§ **Exercise goal**: From the listing below, return each line that includes "picture".

[start of Data excerpts]

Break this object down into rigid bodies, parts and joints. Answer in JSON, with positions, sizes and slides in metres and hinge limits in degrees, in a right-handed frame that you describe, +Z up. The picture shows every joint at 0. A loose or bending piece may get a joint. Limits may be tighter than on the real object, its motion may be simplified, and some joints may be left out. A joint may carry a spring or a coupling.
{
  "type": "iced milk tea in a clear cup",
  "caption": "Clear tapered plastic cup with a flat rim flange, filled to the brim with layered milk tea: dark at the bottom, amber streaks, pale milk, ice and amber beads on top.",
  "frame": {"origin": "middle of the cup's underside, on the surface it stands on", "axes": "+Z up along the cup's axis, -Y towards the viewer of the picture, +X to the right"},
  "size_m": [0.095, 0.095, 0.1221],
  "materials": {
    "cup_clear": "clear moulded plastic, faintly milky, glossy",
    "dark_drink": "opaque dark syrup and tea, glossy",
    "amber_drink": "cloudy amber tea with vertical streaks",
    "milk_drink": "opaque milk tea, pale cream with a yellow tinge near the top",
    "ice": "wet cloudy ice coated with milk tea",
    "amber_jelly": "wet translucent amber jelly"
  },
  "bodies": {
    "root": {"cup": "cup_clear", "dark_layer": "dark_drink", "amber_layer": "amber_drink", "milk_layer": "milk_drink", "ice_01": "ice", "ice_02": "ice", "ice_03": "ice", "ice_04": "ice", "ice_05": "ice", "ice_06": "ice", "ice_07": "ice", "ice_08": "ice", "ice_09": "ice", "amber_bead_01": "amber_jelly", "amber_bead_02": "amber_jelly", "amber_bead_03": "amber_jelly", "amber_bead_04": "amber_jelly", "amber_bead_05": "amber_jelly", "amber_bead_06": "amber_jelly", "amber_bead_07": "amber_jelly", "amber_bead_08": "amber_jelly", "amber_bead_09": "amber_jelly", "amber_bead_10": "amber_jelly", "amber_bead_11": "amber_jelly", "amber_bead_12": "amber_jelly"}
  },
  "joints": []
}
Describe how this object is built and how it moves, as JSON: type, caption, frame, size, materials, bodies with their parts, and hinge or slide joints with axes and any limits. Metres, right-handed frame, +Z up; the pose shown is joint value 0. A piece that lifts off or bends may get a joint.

[end of Data excerpts]

§ **Result of this task**:
Break this object down into rigid bodies, parts and joints. Answer in JSON, with positions, sizes and slides in metres and hinge limits in degrees, in a right-handed frame that you describe, +Z up. The picture shows every joint at 0. A loose or bending piece may get a joint. Limits may be tighter than on the real object, its motion may be simplified, and some joints may be left out. A joint may carry a spring or a coupling.
  "frame": {"origin": "middle of the cup's underside, on the surface it stands on", "axes": "+Z up along the cup's axis, -Y towards the viewer of the picture, +X to the right"},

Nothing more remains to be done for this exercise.